Your instructions: Exact copies are required of the lines from the line containing "Write part 2 of the Blender" through the final line of the listing, both included, and of no other lines.

Modeling code records:
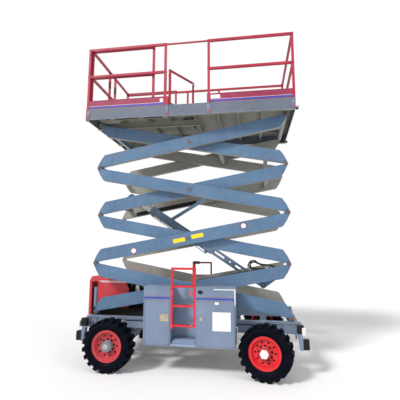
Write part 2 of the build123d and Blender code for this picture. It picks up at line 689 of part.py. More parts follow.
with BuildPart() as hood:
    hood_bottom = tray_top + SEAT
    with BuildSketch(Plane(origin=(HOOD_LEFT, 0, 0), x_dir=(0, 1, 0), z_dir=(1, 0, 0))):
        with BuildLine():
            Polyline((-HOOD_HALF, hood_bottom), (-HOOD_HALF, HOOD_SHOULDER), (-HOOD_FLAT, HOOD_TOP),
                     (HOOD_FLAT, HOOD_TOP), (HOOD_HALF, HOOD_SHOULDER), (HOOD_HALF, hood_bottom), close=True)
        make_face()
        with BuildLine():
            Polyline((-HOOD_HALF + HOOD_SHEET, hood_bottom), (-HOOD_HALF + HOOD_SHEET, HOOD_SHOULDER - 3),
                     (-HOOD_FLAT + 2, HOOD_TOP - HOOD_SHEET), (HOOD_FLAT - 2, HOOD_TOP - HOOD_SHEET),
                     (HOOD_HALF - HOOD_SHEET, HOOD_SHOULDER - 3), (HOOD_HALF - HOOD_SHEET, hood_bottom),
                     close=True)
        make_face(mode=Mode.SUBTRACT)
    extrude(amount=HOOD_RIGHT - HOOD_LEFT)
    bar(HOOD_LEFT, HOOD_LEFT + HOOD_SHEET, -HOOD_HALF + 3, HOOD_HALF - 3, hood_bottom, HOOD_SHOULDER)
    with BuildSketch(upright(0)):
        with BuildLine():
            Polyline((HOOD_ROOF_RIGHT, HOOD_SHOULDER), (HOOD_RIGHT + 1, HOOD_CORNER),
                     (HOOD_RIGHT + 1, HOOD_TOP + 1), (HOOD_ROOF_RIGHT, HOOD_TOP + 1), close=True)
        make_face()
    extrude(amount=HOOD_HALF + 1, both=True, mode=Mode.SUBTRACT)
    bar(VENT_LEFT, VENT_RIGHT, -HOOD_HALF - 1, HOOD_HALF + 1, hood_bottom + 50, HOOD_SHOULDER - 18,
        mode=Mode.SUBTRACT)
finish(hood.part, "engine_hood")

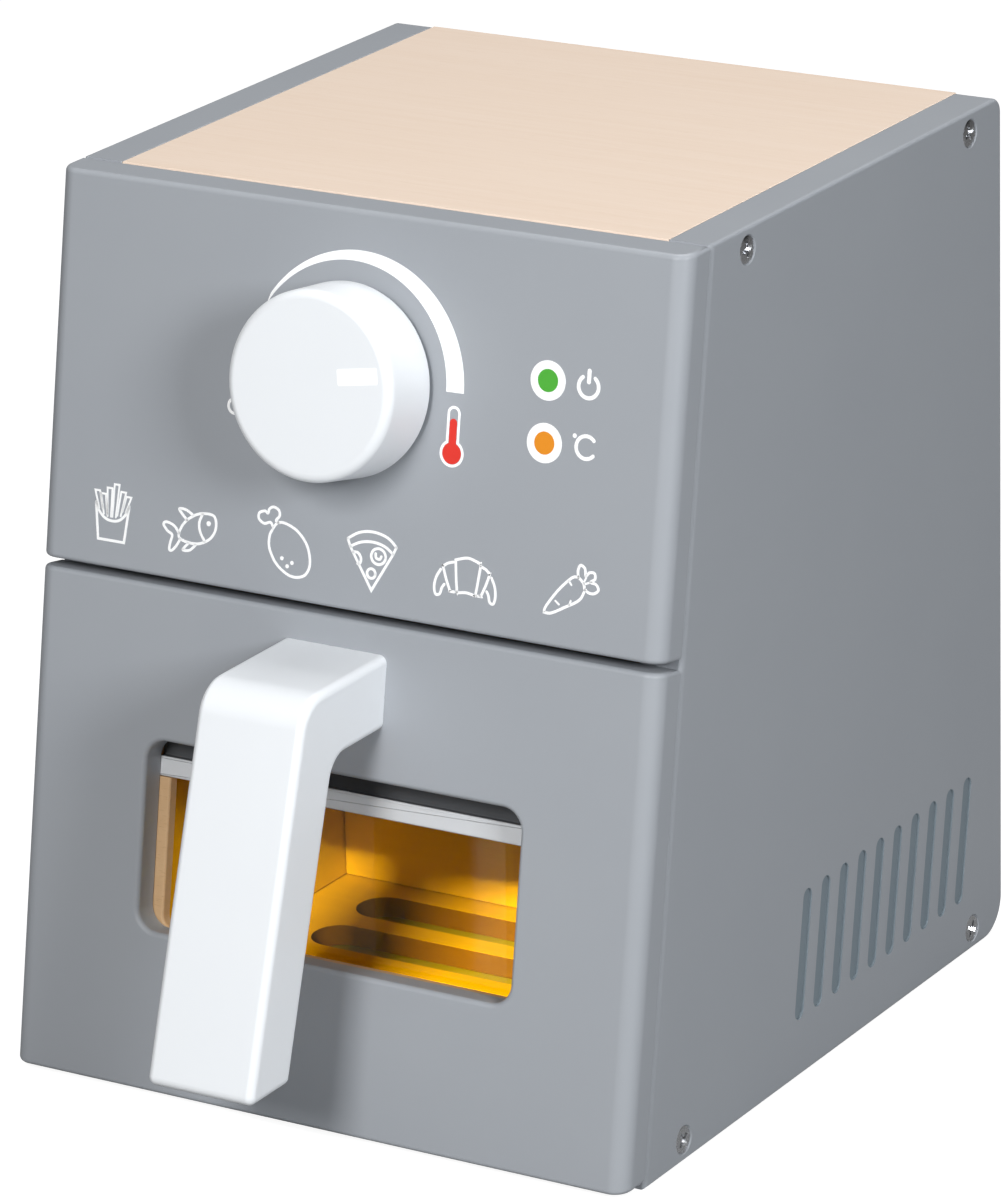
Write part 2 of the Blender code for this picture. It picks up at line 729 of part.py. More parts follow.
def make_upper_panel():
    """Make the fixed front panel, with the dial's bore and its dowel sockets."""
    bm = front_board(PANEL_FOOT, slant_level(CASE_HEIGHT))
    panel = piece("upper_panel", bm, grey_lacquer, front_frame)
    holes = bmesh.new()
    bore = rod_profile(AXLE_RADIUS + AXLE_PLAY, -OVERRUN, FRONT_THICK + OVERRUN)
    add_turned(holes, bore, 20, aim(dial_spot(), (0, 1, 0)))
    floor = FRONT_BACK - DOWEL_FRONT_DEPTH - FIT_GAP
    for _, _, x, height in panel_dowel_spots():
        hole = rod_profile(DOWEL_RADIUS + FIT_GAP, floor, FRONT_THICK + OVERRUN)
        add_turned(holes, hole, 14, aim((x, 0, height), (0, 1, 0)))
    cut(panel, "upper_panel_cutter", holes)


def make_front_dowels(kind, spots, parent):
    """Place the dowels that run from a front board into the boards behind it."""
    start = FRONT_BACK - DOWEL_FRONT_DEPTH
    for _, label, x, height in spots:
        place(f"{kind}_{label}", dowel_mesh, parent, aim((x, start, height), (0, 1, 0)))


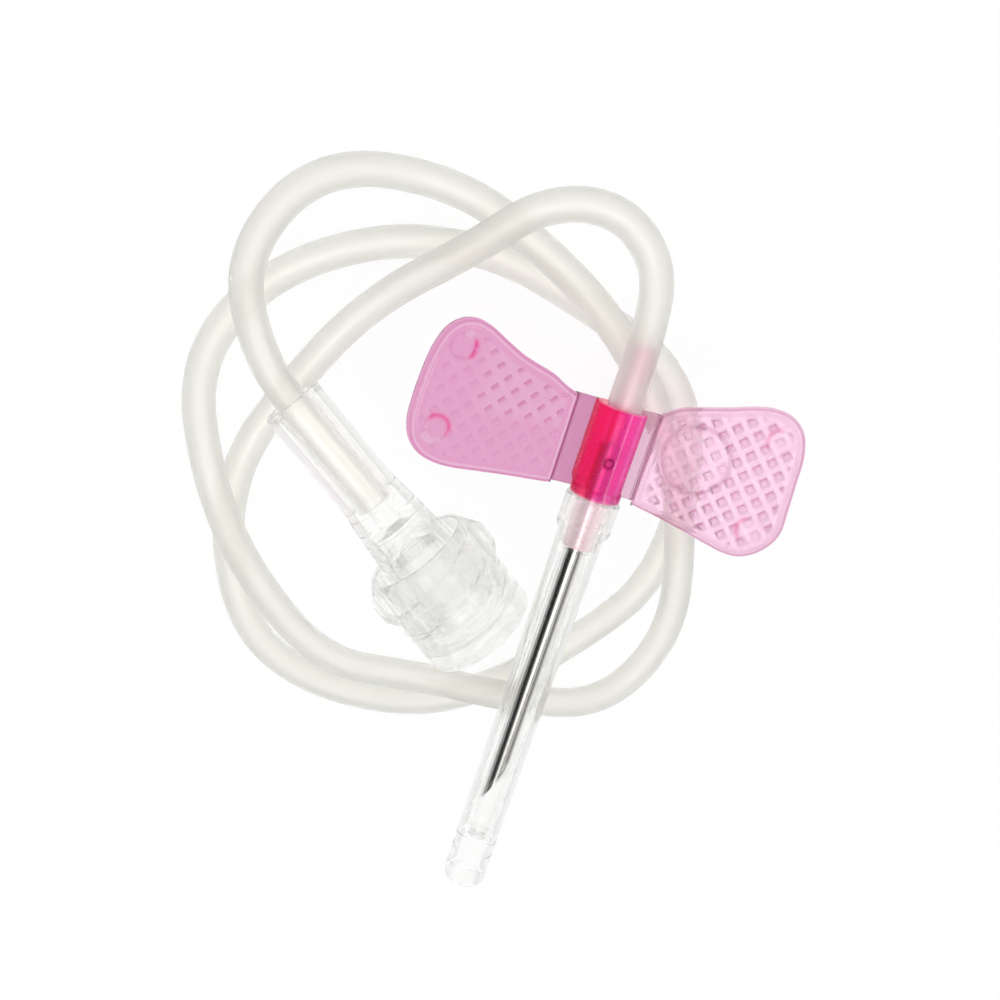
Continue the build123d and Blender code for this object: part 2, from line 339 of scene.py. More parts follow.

Written reply:
Write part 2 of the Blender code for this picture. It picks up at line 729 of part.py. More parts follow.
def make_upper_panel():
    """Make the fixed front panel, with the dial's bore and its dowel sockets."""
    bm = front_board(PANEL_FOOT, slant_level(CASE_HEIGHT))
    panel = piece("upper_panel", bm, grey_lacquer, front_frame)
    holes = bmesh.new()
    bore = rod_profile(AXLE_RADIUS + AXLE_PLAY, -OVERRUN, FRONT_THICK + OVERRUN)
    add_turned(holes, bore, 20, aim(dial_spot(), (0, 1, 0)))
    floor = FRONT_BACK - DOWEL_FRONT_DEPTH - FIT_GAP
    for _, _, x, height in panel_dowel_spots():
        hole = rod_profile(DOWEL_RADIUS + FIT_GAP, floor, FRONT_THICK + OVERRUN)
        add_turned(holes, hole, 14, aim((x, 0, height), (0, 1, 0)))
    cut(panel, "upper_panel_cutter", holes)


def make_front_dowels(kind, spots, parent):
    """Place the dowels that run from a front board into the boards behind it."""
    start = FRONT_BACK - DOWEL_FRONT_DEPTH
    for _, label, x, height in spots:
        place(f"{kind}_{label}", dowel_mesh, parent, aim((x, start, height), (0, 1, 0)))


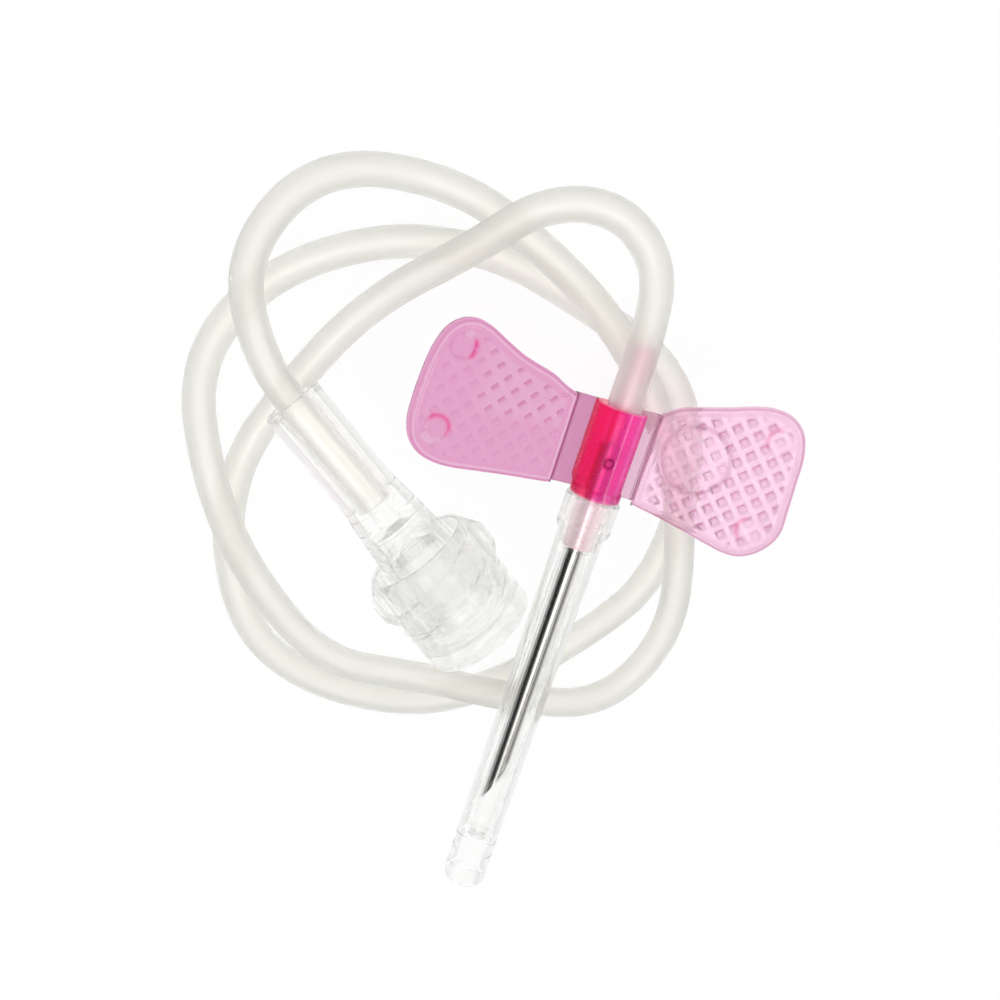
Continue the build123d and Blender code for this object: part 2, from line 339 of scene.py. More parts follow.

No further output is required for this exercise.